The situation that Jacob is experiencing is a stark reminder of a step show that some friends and I did at our high school when I was in tenth grade. We reenacted the step show scene from the movie School Daze and aside from the reference of that word, we inserted “Drama” to replace “Gamma” since there were no fraternities in our high school. I’m smart enough to know there’s no connection to Jacob’s situation and my actions over 25 years ago, but I believe the same forces of hate and ignorance that struck us to think that step show was okay back then are still prevalent to allow some child to write the note at Granite Bay High School this past week. It’s also reminder of how disappointed I am that in choosing a place to live that is conveniently locate to my job and resources that are preferred for my family, I also am in a place where all too often “difference” is not discussable. Whether it be broad conversation along the lines of those needed by the young man that thought it was okay to aggressively say the “N” word in my son’s face because it was in a rap song, for the student to scribble the “F” word in reference to the Drama Club, or for my generation who still use both of those words and are probably too fearful to admit how they’ve used them, we need to be able to talk about it and be honest about it.
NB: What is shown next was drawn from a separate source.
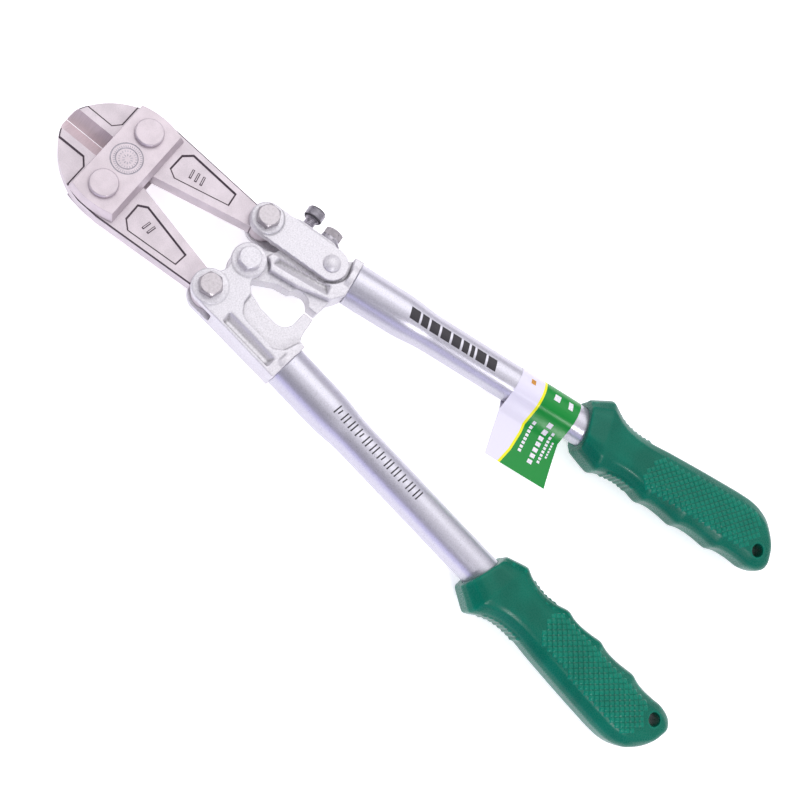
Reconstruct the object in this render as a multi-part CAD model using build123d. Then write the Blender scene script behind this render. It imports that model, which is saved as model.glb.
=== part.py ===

And “we” means that there needs to be more people in the authoritative “majority” opening up and being an honest.

Jacob’s going to be okay and will learn from this- I’ll see to it. I fear those that need it most will not get the needed lessons and very likely be leading our companies of the future potentially without the lessons that were here to learn.  Stop criminalizing children and focus on setting examples, teaching lessons, and reinforcing their learning of critical life lessons that will build them to be great leaders of our future.